Strategic Advisory for Carbon Management

We offer strategic advisory services to help businesses adapt their operations in line with CBAM requirements. This includes optimising supply chains, selecting low-carbon materials, and implementing more sustainable manufacturing processes to reduce the overall carbon footprint.

Compliance and Risk Management

Auditel assists companies in understanding their compliance obligations under CBAM and helps develop risk management strategies to address potential financial impacts. We ensure that businesses not only meet the regulatory requirements but also capitalise on opportunities for innovation and sustainability in their operations.
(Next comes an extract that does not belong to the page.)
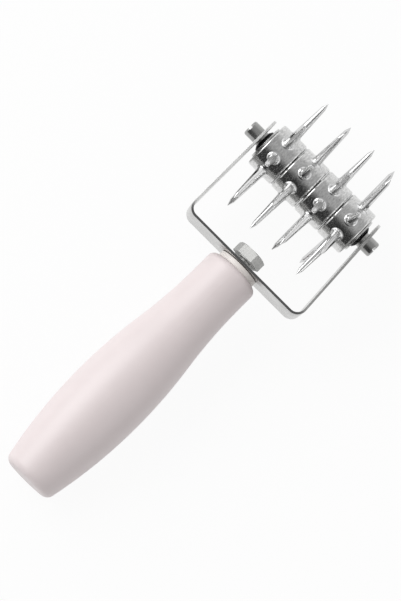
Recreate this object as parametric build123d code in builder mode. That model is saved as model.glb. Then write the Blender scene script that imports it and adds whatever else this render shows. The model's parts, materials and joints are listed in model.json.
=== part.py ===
from build123d import *
import math
import os

# Dough docker: a spiked roller in a bent steel yoke on a plastic handle, lying on a table.
# +X runs along the tool towards the roller, +Y along the roller to the user's left, +Z up.
# The table is z = 0, and the tool rests on its lowest spikes and the back of its handle.
# Millimetres throughout. Places along the tool are measured from the roller's axis.

# Handle
handle_length = 139.8
neck_radius = 14.3
neck_length = 11.7
belly_radius = 19.5
belly_from_shoulder = 84.9
butt_radius = 13.5
butt_round = 4.2
shoulder_round = 3.3

# Collar between handle and yoke
collar_radius = 10.95
collar_height = 3.2
collar_top_round = 0.6     # at the yoke
collar_edge_round = 0.25

# Yoke
strip_thickness = 1.2
strip_width = 25.0
yoke_reach = 51.1          # roller axis to the yoke's outer face at the handle
arm_beyond_axle = 10.0
arm_end_round = 9.0
left_bend_radius = 4.2     # inside the bend
right_bend_radius = 4.3
left_arm_place = 36.4      # middle of the arm's thickness, from the handle's axis
right_arm_foot = 36.7      # the same on the right, at the bend
right_arm_lean = 3.1       # degrees, inwards
bolt_hole_clearance = 0.2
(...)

Preparing for the Transition

The transition period leading up to 2026 is crucial for businesses to adapt to the new regulations. Auditel supports companies through this phase by providing:

  • CBAM Readiness Assessments: Comprehensive evaluations to determine your current state of preparedness and identify critical gaps.
  • Customised Training and Workshops: Tailored training sessions for teams to understand CBAM requirements and learn how to manage and report emissions effectively.
  • Technology Solutions: Implementing advanced IT tools to streamline the calculation, reporting, and documentation of carbon emissions as per CBAM guidelines.

Seizing the Opportunity

The introduction of CBAM is a landmark step towards achieving Europe’s ambitious net-zero objectives and represents a significant shift in global trade dynamics. For businesses, it presents both a challenge and an opportunity—an opportunity to lead in sustainability and demonstrate a commitment to global climate goals.

Auditel is here to guide you through this new regulatory landscape, ensuring that your business not only complies with the new rules but also thrives under them. With our expert support, businesses can transform the challenges posed by CBAM into strategic advantages, enhancing their competitiveness on the global stage while contributing to a more sustainable future.